TASK GOAL. Reproduce exactly the lines of the material beneath, from the line that contains "0.02), 0.60, 0.0)" to the line that contains "if empty is", both included, and no other lines.

^^^^^^^^

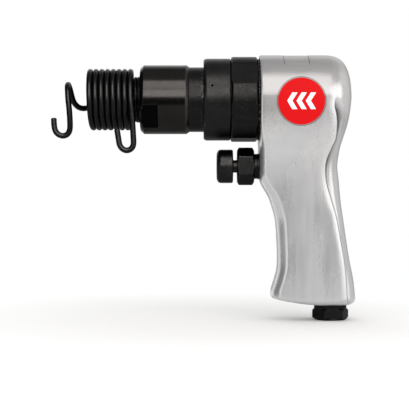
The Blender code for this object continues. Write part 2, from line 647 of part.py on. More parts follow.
def build_valve(steel, rubber):
    port_holes = [
        (around(AIR_PORT_ORBIT, angle, 0.013), around(AIR_PORT_ORBIT, angle, 0.031), AIR_PORT_RADIUS)
        for angle in (0.0, math.pi)
    ]
    pin_angles = (math.radians(90), math.radians(-90))
    pin_holes = [
        (around(PIN_ORBIT, angle, 0.013), around(PIN_ORBIT, angle, 0.031), PIN_RADIUS + GAP)
        for angle in pin_angles
    ]
    holes = drills("valve_holes", port_holes + pin_holes, segments=12)
    front, rear = VALVE_BODY
    body = turned("valve_body", [
        (rear, VALVE_POCKET_RADIUS), (rear, VALVE_RADIUS - 0.0004), (rear - 0.0004, VALVE_RADIUS),
        (front + 0.0004, VALVE_RADIUS), (front, VALVE_RADIUS - 0.0004), (front, 0.0040),
        (VALVE_POCKET_FLOOR, 0.0040), (VALVE_POCKET_FLOOR, VALVE_POCKET_RADIUS),
    ], steel, steps=SMALL_STEPS)
    cut(body, holes)
    front, rear = VALVE_CAP
    cap = turned("valve_cap", [
        (rear, 0.0035), (rear, VALVE_RADIUS - 0.0004), (rear - 0.0004, VALVE_RADIUS),
        *oring_groove(VALVE_ORING, 0.0146, VALVE_RADIUS),
        (front + 0.0004, VALVE_RADIUS), (front, VALVE_RADIUS - 0.0004), (front, 0.0035),
    ], steel, steps=SMALL_STEPS)
    cut(cap, holes)
    ring_of_wire("valve_oring", VALVE_ORING, rubber)
    front, rear = VALVE_DISC
    disc_radius = VALVE_POCKET_RADIUS - 0.0004
    turned("valve_disc", [
        (rear, 0.0), (rear, disc_radius - 0.0002), (rear - 0.0002, disc_radius),
        (front + 0.0002, disc_radius), (front, disc_radius - 0.0002), (front, 0.0),
    ], steel, steps=SMALL_STEPS)
    for number, angle in enumerate(pin_angles, 1):
        name = f"valve_pin_{number}"
        pin = [(around(PIN_ORBIT, angle, 0.015), around(PIN_ORBIT, angle, 0.029), PIN_RADIUS)]
        add_part(name, drill_mesh(name, pin), steel)


def build_throttle(steel, bright_steel, rubber):
    on_axis = (0.0, 0.0, TRIGGER_Z)
    stem_bore = STEM_RADIUS + GAP
    turned("trigger_button", [
        (-0.0243, 0.0), (-0.0243, stem_bore), (BUTTON_REAR, stem_bore),
        (BUTTON_REAR, BUTTON_RADIUS - 0.0006), (BUTTON_REAR - 0.0006, BUTTON_RADIUS),
        (BUTTON_FRONT + 0.0022, BUTTON_RADIUS), (BUTTON_FRONT + 0.0011, BUTTON_RADIUS - 0.0004),
        (BUTTON_FRONT + 0.0003, BUTTON_RADIUS - 0.0013), (BUTTON_FRONT, BUTTON_RADIUS - 0.0026),
        (BUTTON_FRONT, 0.0),
    ], steel, steps=SMALL_STEPS, location=on_axis)
    turned("trigger_stem", [
        (0.0119, 0.0), (0.0119, 0.0028), (0.0020, 0.0028), (0.0010, STEM_RADIUS),
        (-0.0236, STEM_RADIUS), (-0.0240, STEM_RADIUS - 0.0004), (-0.0240, 0.0),
    ], steel, steps=SMALL_STEPS, location=on_axis)
    corner = THROTTLE_ACROSS_FLATS / 2 / math.cos(math.radians(30)) - 0.0001
    bushing = turned("throttle_bushing", [
        (BUSHING_REAR, SEAT_BORE_RADIUS), (BUSHING_REAR, BUSHING_RADIUS - 0.0005),
        (BUSHING_REAR - 0.0005, BUSHING_RADIUS), *oring_groove(BUSHING_ORING, 0.0066, BUSHING_RADIUS),
        (HEX_REAR, BUSHING_RADIUS), (HEX_REAR, corner - 0.0018), (HEX_REAR - 0.0011, corner),
        (HEX_FRONT + 0.0011, corner), (HEX_FRONT, corner - 0.0018), (HEX_FRONT, stem_bore),
        *[(x, r) for x, r in reversed(oring_groove(STEM_ORING, 0.00595, stem_bore))],
        (0.0010, stem_bore), (0.0010, SEAT_BORE_RADIUS),
    ], steel, steps=SMALL_STEPS, location=on_axis)
    flats = hex_cutter(
        "throttle_flats", THROTTLE_ACROSS_FLATS, HEX_FRONT - 0.001, HEX_REAR + 0.0005,
        location=on_axis, phase=math.radians(30),
    )
    ports = [
        (around(0.0050, angle, CROSS_PORT_X), around(0.0095, angle, CROSS_PORT_X), 0.0016)
        for angle in (math.radians(90 * i) for i in range(4))
    ]
    cut(bushing, flats, drills("bushing_ports", ports, on_axis, 12))
    ring_of_wire("bushing_oring", BUSHING_ORING, rubber, location=on_axis)
    ring_of_wire("stem_oring", STEM_ORING, rubber, location=on_axis)
    poppet_back = POPPET_FRONT + 0.0030
    turned("throttle_valve", [
        (poppet_back + 0.0027, 0.0), (poppet_back + 0.0027, 0.0026), (poppet_back + 0.0023, 0.0030),
        (poppet_back, 0.0030), (poppet_back, 0.0062), (poppet_back - 0.0004, 0.0066),
        (POPPET_FRONT + 0.0004, 0.0066), (POPPET_FRONT, 0.0062), (POPPET_FRONT, 0.0),
    ], bright_steel, steps=SMALL_STEPS, location=on_axis)
    turns, wire, radius = 6, 0.0005, 0.0046
    start, end = poppet_back + GAP + wire, CHAMBER_REAR - GAP - wire
    points_per_turn = 10
    count = turns * points_per_turn
    helix = []
    for i in range(count + 1):
        angle = math.tau * i / points_per_turn
        helix.append((start + (end - start) * i / count, radius * math.cos(angle), radius * math.sin(angle)))
    wire_part("throttle_spring", helix, wire, bright_steel, on_axis, roundness=1)


def build_inlet(steel, rubber, mesh_steel):
    below = (INLET_X, 0.0, 0.0)
    corner = INLET_ACROSS_FLATS / 2 / math.cos(math.radians(30)) - 0.0001
    mouth = INLET_BORE_RADIUS + 0.0006
    bushing = turned("inlet_bushing", [
        (INLET_TOP, INLET_BORE_RADIUS), (INLET_TOP, INLET_SHANK_RADIUS - 0.0006),
        (INLET_TOP - 0.0006, INLET_SHANK_RADIUS), *oring_groove(INLET_ORING, 0.0079, INLET_SHANK_RADIUS),
        (INLET_NECK_TOP, INLET_SHANK_RADIUS), (INLET_NECK_TOP, INLET_NECK_RADIUS),
        (INLET_HEX_TOP, INLET_NECK_RADIUS), (INLET_HEX_TOP - 0.0013, corner),
        (INLET_FOOT + 0.0015, corner), (INLET_FOOT, corner - 0.0024), (INLET_FOOT, mouth + 0.0007),
        (INLET_FOOT + 0.0007, mouth), (-0.128, INLET_BORE_RADIUS),
    ], steel, axis="Z", steps=SMALL_STEPS, location=below)
    flats = hex_cutter(
        "inlet_flats", INLET_ACROSS_FLATS, INLET_FOOT - 0.001, INLET_HEX_TOP + 0.0002,
        axis="Z", location=below, phase=INLET_HEX_TURN,
    )
    cut(bushing, flats)
    ring_of_wire("inlet_oring", INLET_ORING, rubber, "Z", below)
    screen_bottom = INLET_TOP + GAP
    screen = turned("inlet_screen", [
        (screen_bottom + 0.0008, 0.0), (screen_bottom + 0.0008, 0.0095),
        (screen_bottom, 0.0095), (screen_bottom, 0.0),
    ], mesh_steel, axis="Z", steps=SMALL_STEPS, location=below)
    mesh_holes = [(0.0, 0.0)]
    outer_ring = (math.tau * i / 6 for i in range(6))
    mesh_holes += [(0.0036 * math.cos(a), 0.0036 * math.sin(a)) for a in outer_ring]
    holes = [((x, y, screen_bottom - 0.001), (x, y, screen_bottom + 0.002), 0.0012) for x, y in mesh_holes]
    cut(screen, drills("screen_holes", holes, below, 8))


def build_retainer(spring_steel):
    """One wire: the front hook, the coils round the nose, and the pull loop."""
    first_angle = math.radians(-97)
    count = round((COIL_TURNS - first_angle / math.tau) * COIL_POINTS_PER_TURN)
    coil = []
    for i in range(count + 1):
        angle = first_angle + (COIL_TURNS * math.tau - first_angle) * i / count
        x = COIL_FIRST_TOP + COIL_PITCH * angle / math.tau
        coil.append(Vector((x, -COIL_RADIUS * math.sin(angle), COIL_RADIUS * math.cos(angle))))
    hook = smooth_route([coil[1], coil[0], *HOOK_ROUTE], WIRE_POINT_SPACING)
    hook = [p for p in hook if p.x < coil[0].x - 0.001]
    loop = smooth_route([coil[-2], coil[-1], *LOOP_ROUTE], WIRE_POINT_SPACING)
    loop = [p for p in loop if p.z < coil[-1].z - 0.001]
    wire_part("retainer_spring", hook[::-1] + coil + loop, WIRE_RADIUS, spring_steel)


def main():
    aluminium = finish("cast_aluminium", (0.62, 0.61, 0.60), 0.35, 1.0)
    black_steel = finish("black_steel", (0.02, 0.02, 0.021), 0.35, 1.0)
    spring_steel = finish("black_spring_steel", (0.025, 0.025, 0.027), 0.40, 1.0)
    bright_steel = finish("bright_steel", (0.45, 0.45, 0.46), 0.30, 1.0)
    mesh_steel = finish("screen_steel", (0.55, 0.53, 0.48), 0.40, 1.0)
    rubber = finish("seal_rubber", (0.02, 0.02, 0.02), 0.60, 0.0)
    build_housing(aluminium)
    build_cylinder(black_steel)
    build_collar(black_steel, spring_steel, rubber)
    build_piston(bright_steel)
    build_valve(bright_steel, rubber)
    build_throttle(black_steel, bright_steel, rubber)
    build_inlet(black_steel, rubber, mesh_steel)
    build_retainer(spring_steel)


main()
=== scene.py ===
import json
import math

import bmesh
import bpy
import numpy as np
from mathutils import Matrix, Vector


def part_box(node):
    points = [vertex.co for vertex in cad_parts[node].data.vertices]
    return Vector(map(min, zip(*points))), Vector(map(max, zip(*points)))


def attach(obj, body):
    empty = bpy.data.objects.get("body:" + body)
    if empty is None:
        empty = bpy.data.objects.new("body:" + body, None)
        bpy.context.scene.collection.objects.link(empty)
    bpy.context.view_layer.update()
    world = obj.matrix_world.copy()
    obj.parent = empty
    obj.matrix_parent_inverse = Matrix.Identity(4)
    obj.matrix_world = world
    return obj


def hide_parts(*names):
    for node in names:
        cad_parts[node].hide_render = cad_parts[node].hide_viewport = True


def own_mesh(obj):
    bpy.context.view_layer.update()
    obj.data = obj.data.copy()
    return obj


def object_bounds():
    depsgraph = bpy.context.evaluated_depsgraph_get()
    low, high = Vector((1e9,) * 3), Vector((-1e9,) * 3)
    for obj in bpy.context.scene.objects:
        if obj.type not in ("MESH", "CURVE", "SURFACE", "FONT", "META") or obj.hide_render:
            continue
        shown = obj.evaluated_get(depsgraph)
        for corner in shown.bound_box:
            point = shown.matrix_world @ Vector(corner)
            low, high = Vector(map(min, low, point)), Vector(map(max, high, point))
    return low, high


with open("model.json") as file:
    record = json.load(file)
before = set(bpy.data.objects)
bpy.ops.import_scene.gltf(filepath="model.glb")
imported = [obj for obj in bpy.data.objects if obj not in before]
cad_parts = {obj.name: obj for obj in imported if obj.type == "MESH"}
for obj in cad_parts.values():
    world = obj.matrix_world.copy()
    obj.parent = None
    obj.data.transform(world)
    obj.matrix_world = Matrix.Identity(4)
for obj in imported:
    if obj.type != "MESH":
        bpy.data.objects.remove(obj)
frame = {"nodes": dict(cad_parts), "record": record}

# Looks of the pneumatic air hammer. Each visible CAD node is replaced by a finer mesh of the same size.
# Coordinates are the design's own: X counts rearwards from the housing's front face, Z from the
# barrel's axis, and -Y is the badge's side. ORIGIN puts them in the world.
CAD_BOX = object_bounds()
COLLAR_LOW, COLLAR_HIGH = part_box("exhaust_deflector")
ORIGIN = Vector((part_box("housing")[0].x, 0.0, (COLLAR_LOW.z + COLLAR_HIGH.z) / 2))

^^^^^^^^

COMPLETE OUTPUT.
    rubber = finish("seal_rubber", (0.02, 0.02, 0.02), 0.60, 0.0)
    build_housing(aluminium)
    build_cylinder(black_steel)
    build_collar(black_steel, spring_steel, rubber)
    build_piston(bright_steel)
    build_valve(bright_steel, rubber)
    build_throttle(black_steel, bright_steel, rubber)
    build_inlet(black_steel, rubber, mesh_steel)
    build_retainer(spring_steel)


main()
=== scene.py ===
import json
import math

import bmesh
import bpy
import numpy as np
from mathutils import Matrix, Vector


def part_box(node):
    points = [vertex.co for vertex in cad_parts[node].data.vertices]
    return Vector(map(min, zip(*points))), Vector(map(max, zip(*points)))


def attach(obj, body):
    empty = bpy.data.objects.get("body:" + body)
    if empty is None:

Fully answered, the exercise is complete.